I read the books when they were coming out in the late 90s, and am currently doing an audio-book re-read, just starting Knife of Dreams. It's been almost ten years since AMOL came out and I hadn't touched the franchise during that time, so it's almost fresh.
I think i remember this post and it's a very elegant theory, in my opinion. I see the "backup dark one" as having parallels to the multitude of false dragons, since the pattern "demanded" a dragon. Once Rand was proclaimed, the pattern's garbage collection routine kicked in, and the false dragons were swiftly de-dragoned.

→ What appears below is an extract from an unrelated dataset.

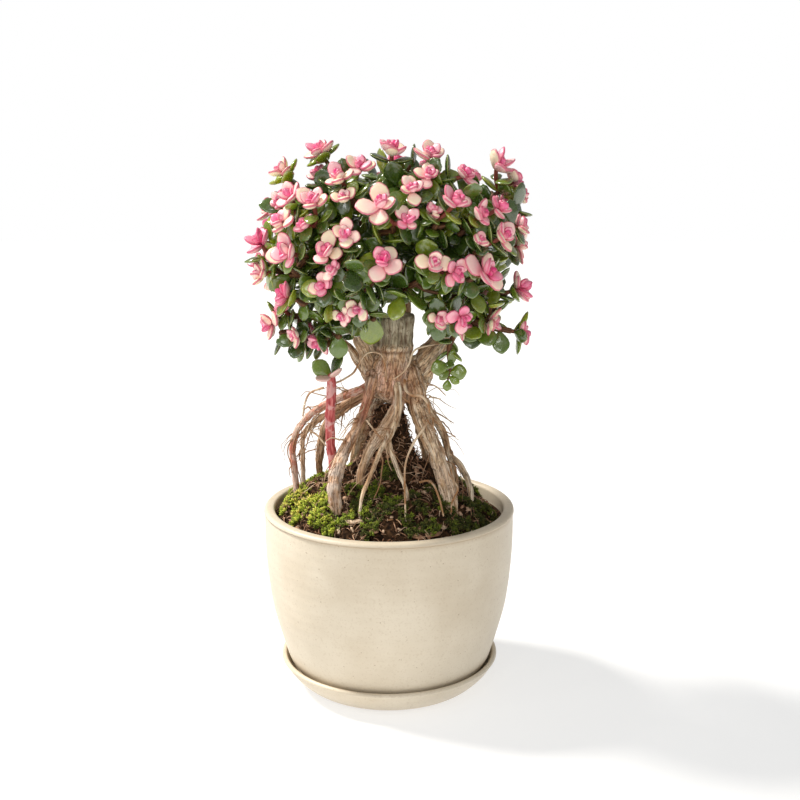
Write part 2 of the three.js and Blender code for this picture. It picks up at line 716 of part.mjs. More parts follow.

I also really like the idea of having different flavours of dark one for different turnings. I get the impression that a new turning doesn't have to be identical to the last, as long as it hits the important notes.
I'm an absolute Wheel of Time junkie, and I've read and listened to the whole series more times than i can remember. It's comfortingly familiar now, but so richly detailed that i can always get something new out of it.
I'm enjoying it! I can't wait to see how the whole thing ends. Some parts are pretty sloggy though. I find it hard to remember what everyone is up to as well.
Yeah, you're at a bit of a slow point in the series, but it picks up again very soon. My biggest problem was always remembering all the Aes Sedai and their various comings and goings. I'm slightly too lazy to take notes though.
You're definitely at the end of the slog, imho. Post-Knife of Dreams, everyone starts to "come together" again, and plots start to pay back off. At the time I read them, I remember being very irritated by how much things had sprawled out and how many minor characters I was expected to keep track of. Now, I find it sort of mesmerizing and fascinating that RJ decided to do things that way.